Quote the listing below in its entirety.

(Records with modeling code)
━━━━━━━━━━━━━━━━

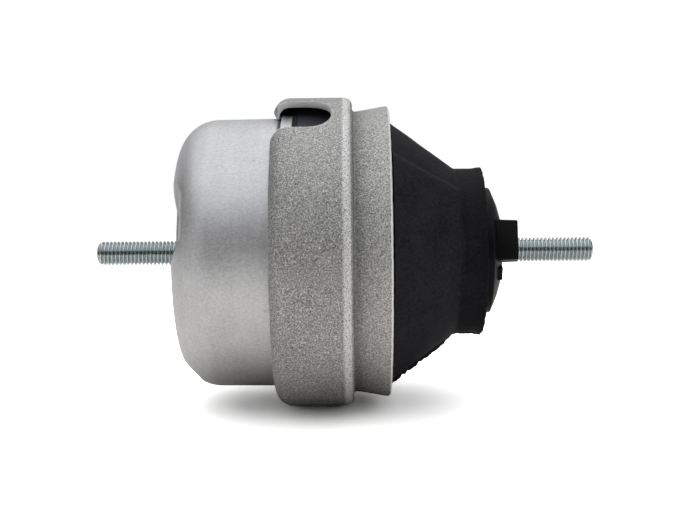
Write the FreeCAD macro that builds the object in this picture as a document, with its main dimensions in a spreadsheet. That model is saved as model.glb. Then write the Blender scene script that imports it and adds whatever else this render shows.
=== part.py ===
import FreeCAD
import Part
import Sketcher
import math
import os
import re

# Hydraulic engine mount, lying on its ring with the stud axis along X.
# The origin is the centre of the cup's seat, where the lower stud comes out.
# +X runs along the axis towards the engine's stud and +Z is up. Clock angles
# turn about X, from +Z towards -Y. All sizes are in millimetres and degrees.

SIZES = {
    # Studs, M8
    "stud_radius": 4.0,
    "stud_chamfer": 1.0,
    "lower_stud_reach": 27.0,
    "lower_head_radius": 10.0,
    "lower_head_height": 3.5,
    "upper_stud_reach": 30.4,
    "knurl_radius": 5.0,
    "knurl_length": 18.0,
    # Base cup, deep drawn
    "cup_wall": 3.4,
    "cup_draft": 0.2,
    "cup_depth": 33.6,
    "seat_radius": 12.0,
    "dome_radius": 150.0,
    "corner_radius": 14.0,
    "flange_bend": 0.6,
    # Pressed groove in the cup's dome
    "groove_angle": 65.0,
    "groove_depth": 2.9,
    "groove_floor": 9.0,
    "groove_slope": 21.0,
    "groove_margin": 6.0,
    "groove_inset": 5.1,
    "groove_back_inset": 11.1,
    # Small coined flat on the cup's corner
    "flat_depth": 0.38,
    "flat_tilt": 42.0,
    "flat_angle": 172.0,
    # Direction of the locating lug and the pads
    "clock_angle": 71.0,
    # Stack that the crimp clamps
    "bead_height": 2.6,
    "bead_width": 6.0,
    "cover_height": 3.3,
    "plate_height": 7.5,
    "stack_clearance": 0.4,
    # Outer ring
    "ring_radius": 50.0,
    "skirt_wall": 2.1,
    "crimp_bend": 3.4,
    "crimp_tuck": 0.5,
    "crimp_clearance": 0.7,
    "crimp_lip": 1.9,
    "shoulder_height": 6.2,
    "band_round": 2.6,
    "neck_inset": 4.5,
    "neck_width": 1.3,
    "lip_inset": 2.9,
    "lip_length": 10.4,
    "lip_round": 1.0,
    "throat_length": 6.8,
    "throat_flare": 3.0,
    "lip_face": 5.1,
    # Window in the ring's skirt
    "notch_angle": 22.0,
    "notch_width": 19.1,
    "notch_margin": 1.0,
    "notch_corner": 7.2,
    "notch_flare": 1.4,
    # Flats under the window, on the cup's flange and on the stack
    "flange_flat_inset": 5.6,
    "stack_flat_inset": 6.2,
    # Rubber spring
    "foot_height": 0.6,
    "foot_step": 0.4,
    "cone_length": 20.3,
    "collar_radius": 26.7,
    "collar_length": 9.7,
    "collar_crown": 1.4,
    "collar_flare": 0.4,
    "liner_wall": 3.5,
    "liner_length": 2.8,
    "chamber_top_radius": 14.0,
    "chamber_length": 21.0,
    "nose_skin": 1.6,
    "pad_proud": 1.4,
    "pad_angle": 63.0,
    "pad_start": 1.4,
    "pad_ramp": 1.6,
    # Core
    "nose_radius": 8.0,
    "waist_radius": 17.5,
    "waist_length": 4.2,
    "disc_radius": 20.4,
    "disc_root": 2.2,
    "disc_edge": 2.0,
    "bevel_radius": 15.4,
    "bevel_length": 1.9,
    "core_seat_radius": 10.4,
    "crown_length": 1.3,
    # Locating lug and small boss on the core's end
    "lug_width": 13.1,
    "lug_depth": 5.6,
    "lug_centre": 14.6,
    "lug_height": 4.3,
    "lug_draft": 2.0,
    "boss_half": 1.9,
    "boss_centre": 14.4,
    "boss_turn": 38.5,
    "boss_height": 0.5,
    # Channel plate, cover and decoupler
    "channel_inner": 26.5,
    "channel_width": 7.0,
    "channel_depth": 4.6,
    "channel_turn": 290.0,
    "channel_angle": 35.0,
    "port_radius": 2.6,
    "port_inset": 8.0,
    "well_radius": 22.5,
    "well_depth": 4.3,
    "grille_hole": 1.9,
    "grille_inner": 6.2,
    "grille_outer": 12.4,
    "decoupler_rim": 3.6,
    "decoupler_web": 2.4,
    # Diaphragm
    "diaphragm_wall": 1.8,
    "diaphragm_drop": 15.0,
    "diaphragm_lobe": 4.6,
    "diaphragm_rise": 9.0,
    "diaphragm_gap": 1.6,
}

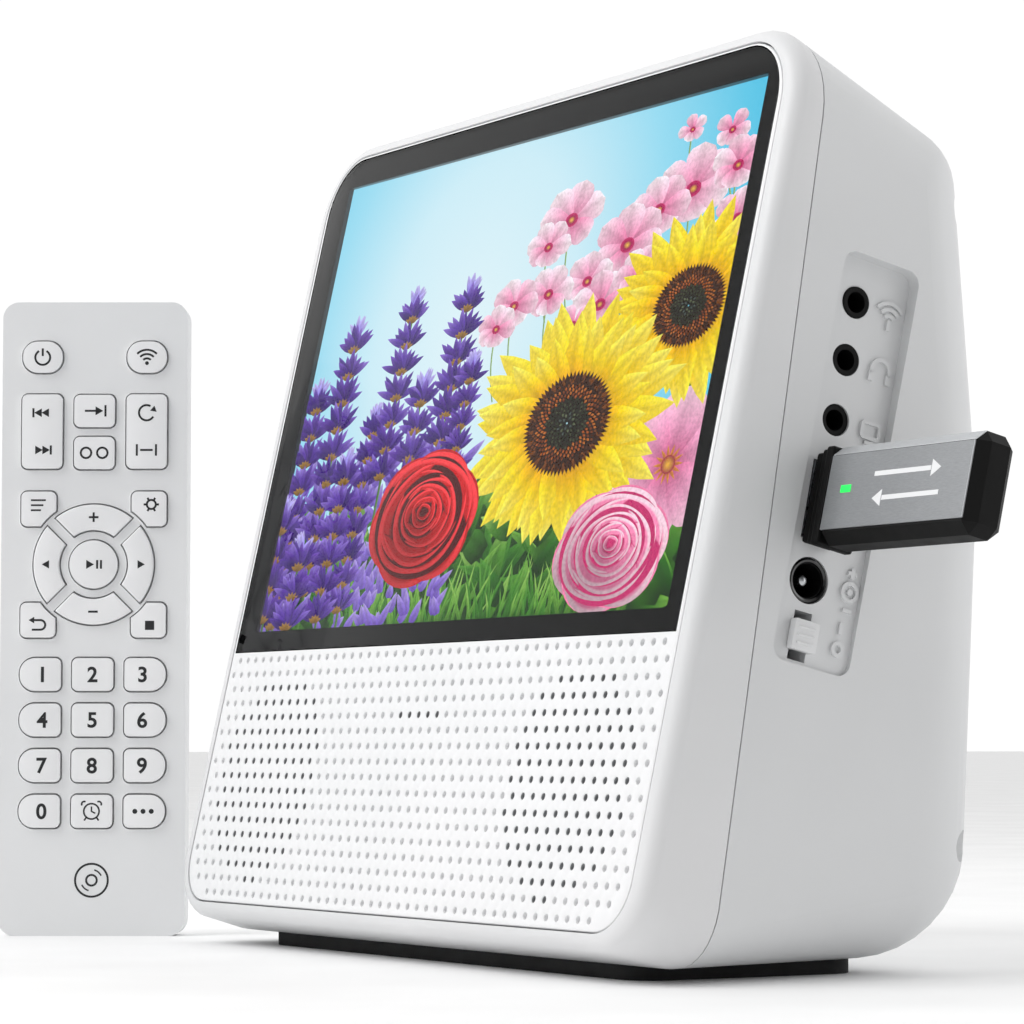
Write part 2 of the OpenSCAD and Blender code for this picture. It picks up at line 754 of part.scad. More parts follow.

━━━━━━━━━━━━━━━━

Response for this exercise:
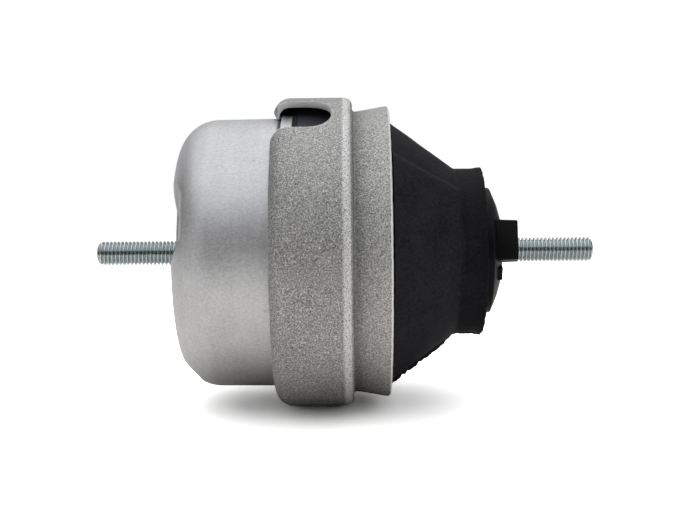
Write the FreeCAD macro that builds the object in this picture as a document, with its main dimensions in a spreadsheet. That model is saved as model.glb. Then write the Blender scene script that imports it and adds whatever else this render shows.
=== part.py ===
import FreeCAD
import Part
import Sketcher
import math
import os
import re

# Hydraulic engine mount, lying on its ring with the stud axis along X.
# The origin is the centre of the cup's seat, where the lower stud comes out.
# +X runs along the axis towards the engine's stud and +Z is up. Clock angles
# turn about X, from +Z towards -Y. All sizes are in millimetres and degrees.

SIZES = {
    # Studs, M8
    "stud_radius": 4.0,
    "stud_chamfer": 1.0,
    "lower_stud_reach": 27.0,
    "lower_head_radius": 10.0,
    "lower_head_height": 3.5,
    "upper_stud_reach": 30.4,
    "knurl_radius": 5.0,
    "knurl_length": 18.0,
    # Base cup, deep drawn
    "cup_wall": 3.4,
    "cup_draft": 0.2,
    "cup_depth": 33.6,
    "seat_radius": 12.0,
    "dome_radius": 150.0,
    "corner_radius": 14.0,
    "flange_bend": 0.6,
    # Pressed groove in the cup's dome
    "groove_angle": 65.0,
    "groove_depth": 2.9,
    "groove_floor": 9.0,
    "groove_slope": 21.0,
    "groove_margin": 6.0,
    "groove_inset": 5.1,
    "groove_back_inset": 11.1,
    # Small coined flat on the cup's corner
    "flat_depth": 0.38,
    "flat_tilt": 42.0,
    "flat_angle": 172.0,
    # Direction of the locating lug and the pads
    "clock_angle": 71.0,
    # Stack that the crimp clamps
    "bead_height": 2.6,
    "bead_width": 6.0,
    "cover_height": 3.3,
    "plate_height": 7.5,
    "stack_clearance": 0.4,
    # Outer ring
    "ring_radius": 50.0,
    "skirt_wall": 2.1,
    "crimp_bend": 3.4,
    "crimp_tuck": 0.5,
    "crimp_clearance": 0.7,
    "crimp_lip": 1.9,
    "shoulder_height": 6.2,
    "band_round": 2.6,
    "neck_inset": 4.5,
    "neck_width": 1.3,
    "lip_inset": 2.9,
    "lip_length": 10.4,
    "lip_round": 1.0,
    "throat_length": 6.8,
    "throat_flare": 3.0,
    "lip_face": 5.1,
    # Window in the ring's skirt
    "notch_angle": 22.0,
    "notch_width": 19.1,
    "notch_margin": 1.0,
    "notch_corner": 7.2,
    "notch_flare": 1.4,
    # Flats under the window, on the cup's flange and on the stack
    "flange_flat_inset": 5.6,
    "stack_flat_inset": 6.2,
    # Rubber spring
    "foot_height": 0.6,
    "foot_step": 0.4,
    "cone_length": 20.3,
    "collar_radius": 26.7,
    "collar_length": 9.7,
    "collar_crown": 1.4,
    "collar_flare": 0.4,
    "liner_wall": 3.5,
    "liner_length": 2.8,
    "chamber_top_radius": 14.0,
    "chamber_length": 21.0,
    "nose_skin": 1.6,
    "pad_proud": 1.4,
    "pad_angle": 63.0,
    "pad_start": 1.4,
    "pad_ramp": 1.6,
    # Core
    "nose_radius": 8.0,
    "waist_radius": 17.5,
    "waist_length": 4.2,
    "disc_radius": 20.4,
    "disc_root": 2.2,
    "disc_edge": 2.0,
    "bevel_radius": 15.4,
    "bevel_length": 1.9,
    "core_seat_radius": 10.4,
    "crown_length": 1.3,
    # Locating lug and small boss on the core's end
    "lug_width": 13.1,
    "lug_depth": 5.6,
    "lug_centre": 14.6,
    "lug_height": 4.3,
    "lug_draft": 2.0,
    "boss_half": 1.9,
    "boss_centre": 14.4,
    "boss_turn": 38.5,
    "boss_height": 0.5,
    # Channel plate, cover and decoupler
    "channel_inner": 26.5,
    "channel_width": 7.0,
    "channel_depth": 4.6,
    "channel_turn": 290.0,
    "channel_angle": 35.0,
    "port_radius": 2.6,
    "port_inset": 8.0,
    "well_radius": 22.5,
    "well_depth": 4.3,
    "grille_hole": 1.9,
    "grille_inner": 6.2,
    "grille_outer": 12.4,
    "decoupler_rim": 3.6,
    "decoupler_web": 2.4,
    # Diaphragm
    "diaphragm_wall": 1.8,
    "diaphragm_drop": 15.0,
    "diaphragm_lobe": 4.6,
    "diaphragm_rise": 9.0,
    "diaphragm_gap": 1.6,
}

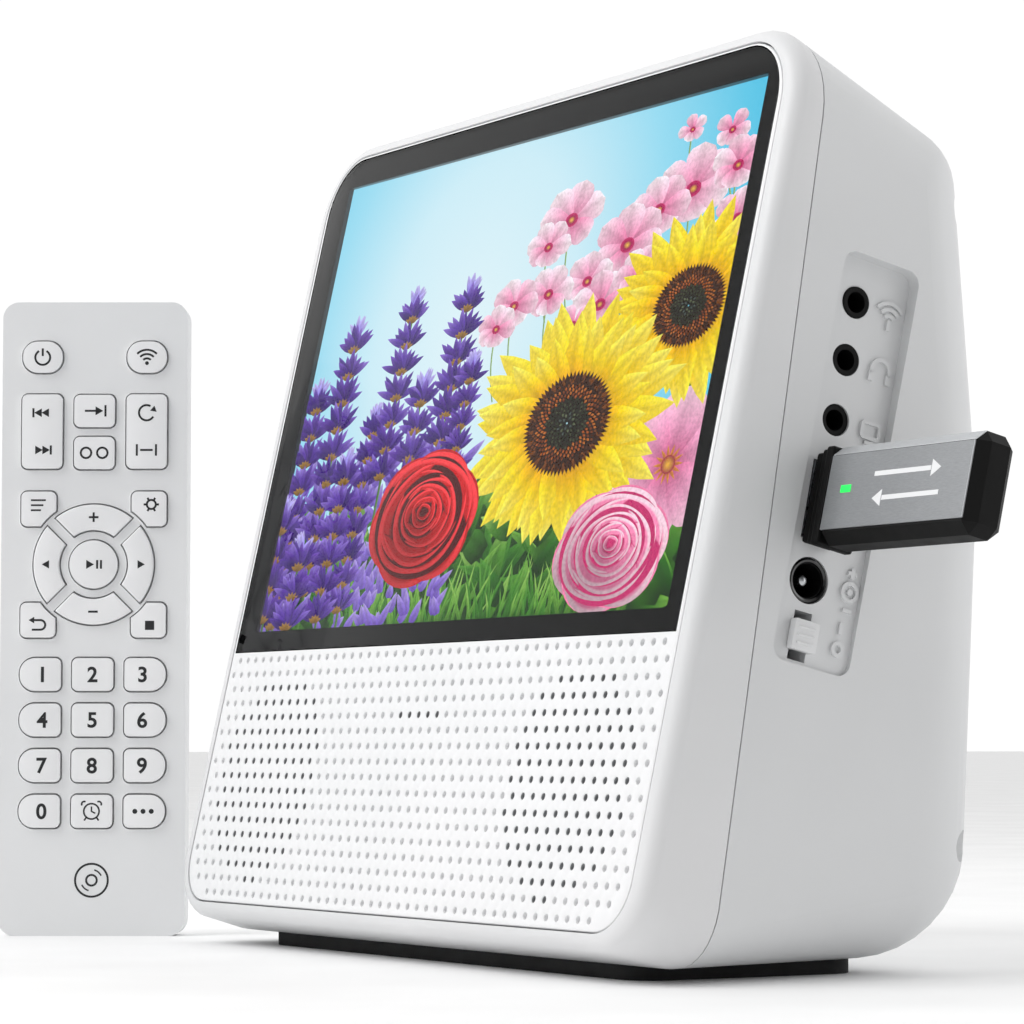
Write part 2 of the OpenSCAD and Blender code for this picture. It picks up at line 754 of part.scad. More parts follow.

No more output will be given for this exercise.